**Data section:**

------------------------

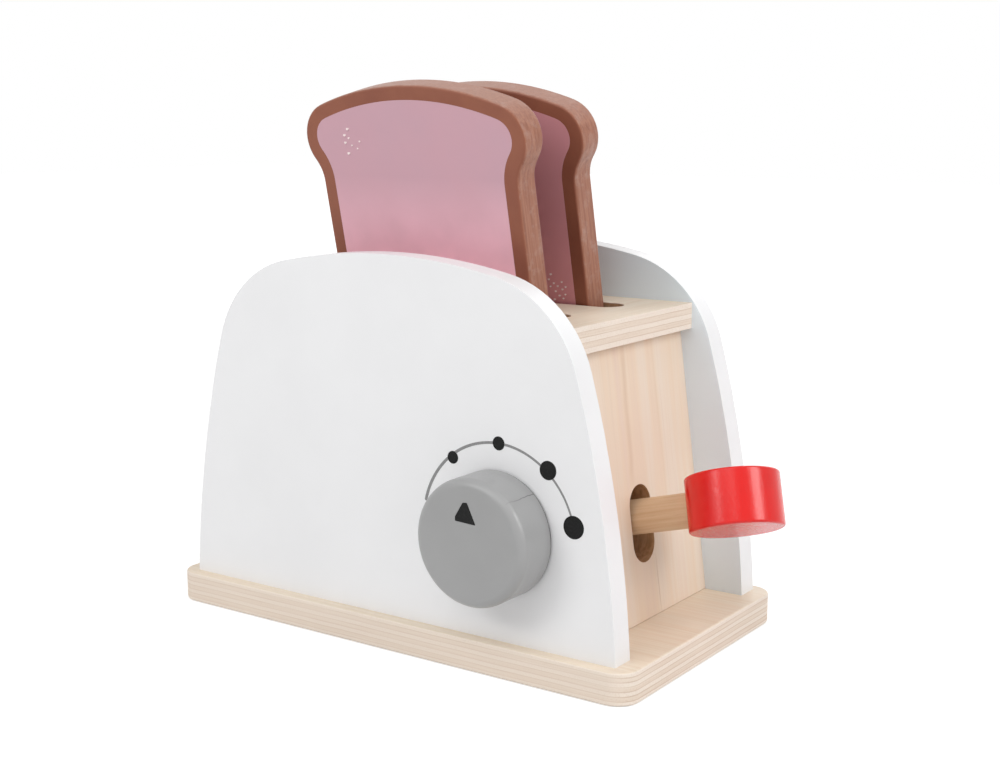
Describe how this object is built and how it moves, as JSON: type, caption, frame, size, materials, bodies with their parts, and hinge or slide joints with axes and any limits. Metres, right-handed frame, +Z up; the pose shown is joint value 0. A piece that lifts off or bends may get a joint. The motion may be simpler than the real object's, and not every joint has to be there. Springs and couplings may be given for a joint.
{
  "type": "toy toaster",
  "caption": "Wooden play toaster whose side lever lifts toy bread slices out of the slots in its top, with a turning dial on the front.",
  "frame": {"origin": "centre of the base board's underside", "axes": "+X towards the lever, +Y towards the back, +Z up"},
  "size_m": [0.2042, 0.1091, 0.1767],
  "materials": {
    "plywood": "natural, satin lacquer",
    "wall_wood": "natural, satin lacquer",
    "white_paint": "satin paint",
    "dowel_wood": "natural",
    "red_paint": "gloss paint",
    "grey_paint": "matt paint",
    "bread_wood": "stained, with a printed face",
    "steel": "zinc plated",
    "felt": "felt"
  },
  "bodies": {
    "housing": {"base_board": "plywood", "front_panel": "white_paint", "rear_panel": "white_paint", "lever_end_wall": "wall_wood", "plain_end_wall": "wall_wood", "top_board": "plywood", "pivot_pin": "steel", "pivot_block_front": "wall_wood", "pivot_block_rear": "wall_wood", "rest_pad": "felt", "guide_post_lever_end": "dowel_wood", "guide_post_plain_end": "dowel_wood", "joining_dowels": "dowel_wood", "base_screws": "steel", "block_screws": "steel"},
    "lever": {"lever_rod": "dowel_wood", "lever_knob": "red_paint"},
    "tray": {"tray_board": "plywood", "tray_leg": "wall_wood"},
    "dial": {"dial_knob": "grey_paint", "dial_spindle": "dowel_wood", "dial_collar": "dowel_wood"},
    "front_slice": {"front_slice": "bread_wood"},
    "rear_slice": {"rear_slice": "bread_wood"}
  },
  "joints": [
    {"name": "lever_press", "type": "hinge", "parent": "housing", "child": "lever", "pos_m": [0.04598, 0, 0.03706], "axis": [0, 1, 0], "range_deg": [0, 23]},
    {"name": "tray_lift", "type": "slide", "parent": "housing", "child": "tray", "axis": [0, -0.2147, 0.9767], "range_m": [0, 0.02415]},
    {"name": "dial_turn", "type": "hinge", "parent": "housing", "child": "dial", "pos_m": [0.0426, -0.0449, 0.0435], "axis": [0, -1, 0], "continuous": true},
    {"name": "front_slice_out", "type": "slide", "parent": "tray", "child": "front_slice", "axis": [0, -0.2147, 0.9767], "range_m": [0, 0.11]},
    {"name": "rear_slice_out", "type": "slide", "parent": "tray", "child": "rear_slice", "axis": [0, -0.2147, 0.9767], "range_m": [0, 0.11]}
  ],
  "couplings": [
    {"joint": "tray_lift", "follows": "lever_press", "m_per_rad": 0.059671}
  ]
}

------------------------

**What is expected:**
Where a line holds "axes", copy it out.

**The completed task:**
Describe how this object is built and how it moves, as JSON: type, caption, frame, size, materials, bodies with their parts, and hinge or slide joints with axes and any limits. Metres, right-handed frame, +Z up; the pose shown is joint value 0. A piece that lifts off or bends may get a joint. The motion may be simpler than the real object's, and not every joint has to be there. Springs and couplings may be given for a joint.
  "frame": {"origin": "centre of the base board's underside", "axes": "+X towards the lever, +Y towards the back, +Z up"},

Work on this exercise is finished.